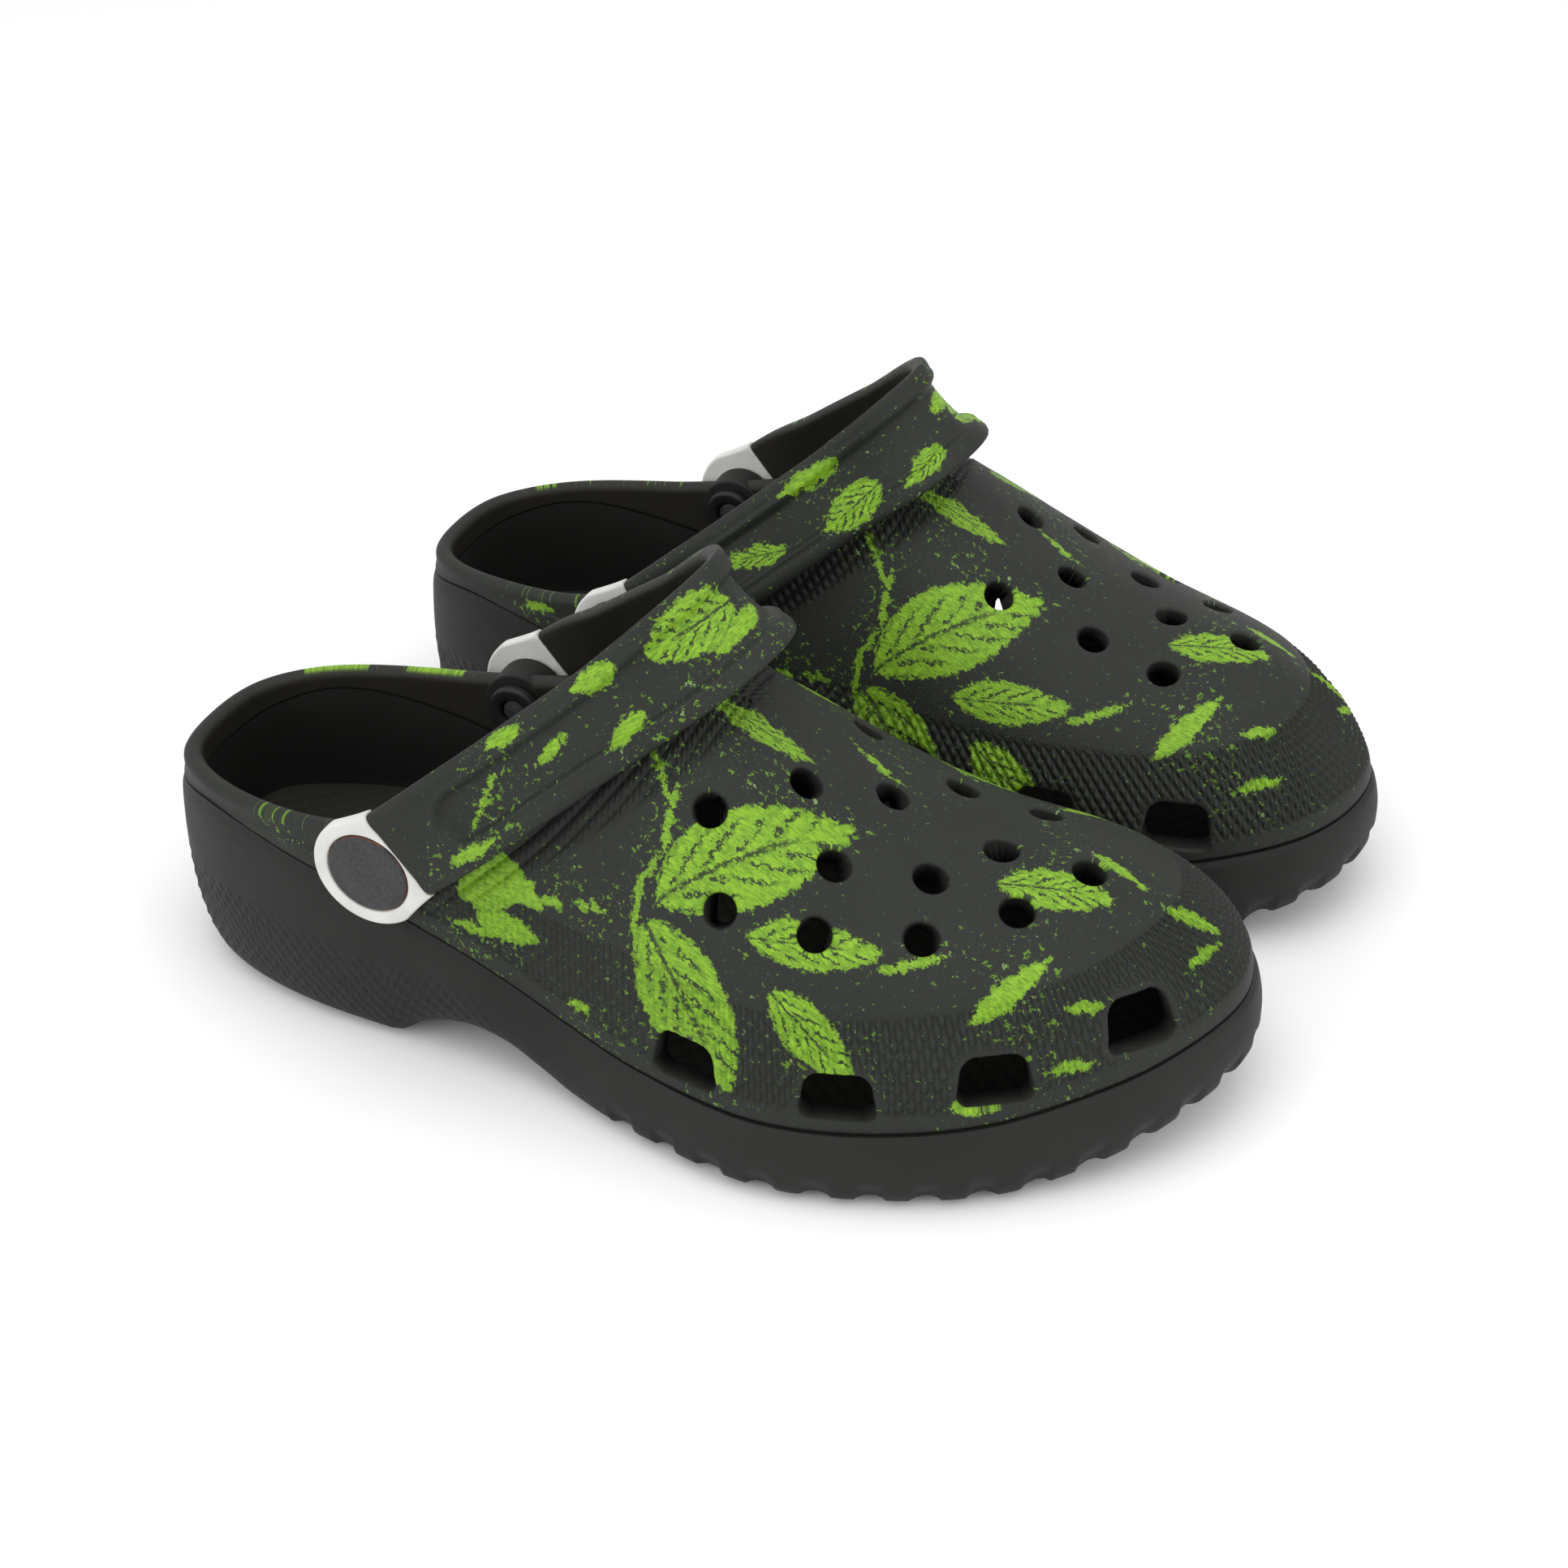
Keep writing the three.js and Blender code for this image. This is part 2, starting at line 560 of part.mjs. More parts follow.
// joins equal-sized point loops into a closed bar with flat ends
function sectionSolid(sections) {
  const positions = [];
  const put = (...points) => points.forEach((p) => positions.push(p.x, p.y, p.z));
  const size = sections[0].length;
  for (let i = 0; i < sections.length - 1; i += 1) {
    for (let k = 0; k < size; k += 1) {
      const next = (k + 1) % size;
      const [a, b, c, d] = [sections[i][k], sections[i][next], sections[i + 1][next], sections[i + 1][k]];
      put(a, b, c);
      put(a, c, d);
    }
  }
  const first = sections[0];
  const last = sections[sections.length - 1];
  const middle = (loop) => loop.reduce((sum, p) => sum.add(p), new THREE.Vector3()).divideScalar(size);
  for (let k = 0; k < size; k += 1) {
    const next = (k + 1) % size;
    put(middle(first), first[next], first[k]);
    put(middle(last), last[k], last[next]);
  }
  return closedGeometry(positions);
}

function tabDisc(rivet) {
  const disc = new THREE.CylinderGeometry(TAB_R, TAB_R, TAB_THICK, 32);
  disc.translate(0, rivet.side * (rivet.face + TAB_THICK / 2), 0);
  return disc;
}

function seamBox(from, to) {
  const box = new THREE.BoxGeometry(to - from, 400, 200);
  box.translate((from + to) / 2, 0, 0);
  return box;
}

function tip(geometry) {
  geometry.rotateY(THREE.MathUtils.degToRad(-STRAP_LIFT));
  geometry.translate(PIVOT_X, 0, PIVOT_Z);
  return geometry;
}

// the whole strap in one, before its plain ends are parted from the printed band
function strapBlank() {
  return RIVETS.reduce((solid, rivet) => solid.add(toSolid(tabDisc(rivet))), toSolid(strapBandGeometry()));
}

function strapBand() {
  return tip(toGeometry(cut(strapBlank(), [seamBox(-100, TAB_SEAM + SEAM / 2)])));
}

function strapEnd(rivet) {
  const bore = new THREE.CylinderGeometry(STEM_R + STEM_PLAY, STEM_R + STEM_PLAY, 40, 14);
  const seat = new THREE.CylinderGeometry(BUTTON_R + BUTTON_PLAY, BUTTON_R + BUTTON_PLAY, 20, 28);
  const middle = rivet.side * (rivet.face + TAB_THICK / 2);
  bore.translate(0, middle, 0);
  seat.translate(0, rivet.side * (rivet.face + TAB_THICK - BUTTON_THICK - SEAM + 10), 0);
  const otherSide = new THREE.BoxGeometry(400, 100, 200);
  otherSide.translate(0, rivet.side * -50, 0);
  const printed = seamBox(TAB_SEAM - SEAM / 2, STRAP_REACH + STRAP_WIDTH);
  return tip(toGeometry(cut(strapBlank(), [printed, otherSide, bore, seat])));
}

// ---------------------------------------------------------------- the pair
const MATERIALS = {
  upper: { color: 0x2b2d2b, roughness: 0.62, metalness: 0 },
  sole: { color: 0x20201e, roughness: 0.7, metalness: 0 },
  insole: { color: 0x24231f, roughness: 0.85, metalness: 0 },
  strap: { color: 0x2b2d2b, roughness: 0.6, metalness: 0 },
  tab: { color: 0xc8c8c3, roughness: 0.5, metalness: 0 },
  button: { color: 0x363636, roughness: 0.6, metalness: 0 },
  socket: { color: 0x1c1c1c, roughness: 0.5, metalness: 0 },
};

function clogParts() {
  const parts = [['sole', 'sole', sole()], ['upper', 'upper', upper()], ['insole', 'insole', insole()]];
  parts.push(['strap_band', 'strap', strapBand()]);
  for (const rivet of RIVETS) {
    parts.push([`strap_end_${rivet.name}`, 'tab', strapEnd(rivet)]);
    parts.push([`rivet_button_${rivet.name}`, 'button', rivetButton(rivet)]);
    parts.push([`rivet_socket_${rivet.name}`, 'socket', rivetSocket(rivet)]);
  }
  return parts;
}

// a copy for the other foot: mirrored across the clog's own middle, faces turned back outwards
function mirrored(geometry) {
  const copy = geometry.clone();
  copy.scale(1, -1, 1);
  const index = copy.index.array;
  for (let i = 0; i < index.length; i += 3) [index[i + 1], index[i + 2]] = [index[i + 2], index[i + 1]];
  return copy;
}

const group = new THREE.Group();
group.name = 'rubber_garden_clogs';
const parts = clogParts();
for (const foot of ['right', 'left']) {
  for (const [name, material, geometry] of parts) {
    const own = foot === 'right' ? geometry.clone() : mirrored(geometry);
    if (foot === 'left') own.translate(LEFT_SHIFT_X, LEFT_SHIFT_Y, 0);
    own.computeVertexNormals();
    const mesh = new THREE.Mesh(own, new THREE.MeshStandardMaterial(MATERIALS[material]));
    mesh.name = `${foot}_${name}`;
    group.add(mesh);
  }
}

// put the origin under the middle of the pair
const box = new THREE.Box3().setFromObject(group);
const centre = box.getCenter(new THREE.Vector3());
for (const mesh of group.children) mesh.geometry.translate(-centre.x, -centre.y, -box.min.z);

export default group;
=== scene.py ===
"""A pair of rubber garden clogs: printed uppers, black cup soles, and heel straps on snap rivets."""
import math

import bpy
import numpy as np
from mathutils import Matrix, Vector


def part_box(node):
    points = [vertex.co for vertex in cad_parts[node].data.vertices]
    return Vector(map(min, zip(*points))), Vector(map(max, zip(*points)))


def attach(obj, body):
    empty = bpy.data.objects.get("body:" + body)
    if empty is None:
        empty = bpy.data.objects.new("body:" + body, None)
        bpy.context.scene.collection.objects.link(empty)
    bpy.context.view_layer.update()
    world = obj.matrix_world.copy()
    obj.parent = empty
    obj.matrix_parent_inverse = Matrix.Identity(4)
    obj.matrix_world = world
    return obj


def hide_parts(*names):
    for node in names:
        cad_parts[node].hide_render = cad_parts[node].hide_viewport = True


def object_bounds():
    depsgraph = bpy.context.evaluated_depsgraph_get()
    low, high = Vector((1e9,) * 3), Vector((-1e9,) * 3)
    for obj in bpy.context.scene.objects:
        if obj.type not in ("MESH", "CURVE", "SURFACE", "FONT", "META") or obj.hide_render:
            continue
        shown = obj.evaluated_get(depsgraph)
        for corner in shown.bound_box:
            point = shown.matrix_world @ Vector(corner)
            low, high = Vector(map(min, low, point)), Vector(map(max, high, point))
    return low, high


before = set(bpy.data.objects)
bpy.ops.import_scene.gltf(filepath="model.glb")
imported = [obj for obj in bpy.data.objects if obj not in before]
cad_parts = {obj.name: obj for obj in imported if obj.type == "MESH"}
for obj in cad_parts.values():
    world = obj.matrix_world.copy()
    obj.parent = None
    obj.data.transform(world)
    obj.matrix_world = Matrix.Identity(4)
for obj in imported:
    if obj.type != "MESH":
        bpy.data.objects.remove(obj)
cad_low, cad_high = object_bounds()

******

**The task**: Only the lines from the one with "const group = new THREE.Group();" up to the one with "for node in" should be repeated, both included, exactly as they appear.

**Result below**:
const group = new THREE.Group();
group.name = 'rubber_garden_clogs';
const parts = clogParts();
for (const foot of ['right', 'left']) {
  for (const [name, material, geometry] of parts) {
    const own = foot === 'right' ? geometry.clone() : mirrored(geometry);
    if (foot === 'left') own.translate(LEFT_SHIFT_X, LEFT_SHIFT_Y, 0);
    own.computeVertexNormals();
    const mesh = new THREE.Mesh(own, new THREE.MeshStandardMaterial(MATERIALS[material]));
    mesh.name = `${foot}_${name}`;
    group.add(mesh);
  }
}

// put the origin under the middle of the pair
const box = new THREE.Box3().setFromObject(group);
const centre = box.getCenter(new THREE.Vector3());
for (const mesh of group.children) mesh.geometry.translate(-centre.x, -centre.y, -box.min.z);

export default group;
=== scene.py ===
"""A pair of rubber garden clogs: printed uppers, black cup soles, and heel straps on snap rivets."""
import math

import bpy
import numpy as np
from mathutils import Matrix, Vector


def part_box(node):
    points = [vertex.co for vertex in cad_parts[node].data.vertices]
    return Vector(map(min, zip(*points))), Vector(map(max, zip(*points)))


def attach(obj, body):
    empty = bpy.data.objects.get("body:" + body)
    if empty is None:
        empty = bpy.data.objects.new("body:" + body, None)
        bpy.context.scene.collection.objects.link(empty)
    bpy.context.view_layer.update()
    world = obj.matrix_world.copy()
    obj.parent = empty
    obj.matrix_parent_inverse = Matrix.Identity(4)
    obj.matrix_world = world
    return obj


def hide_parts(*names):
    for node in names:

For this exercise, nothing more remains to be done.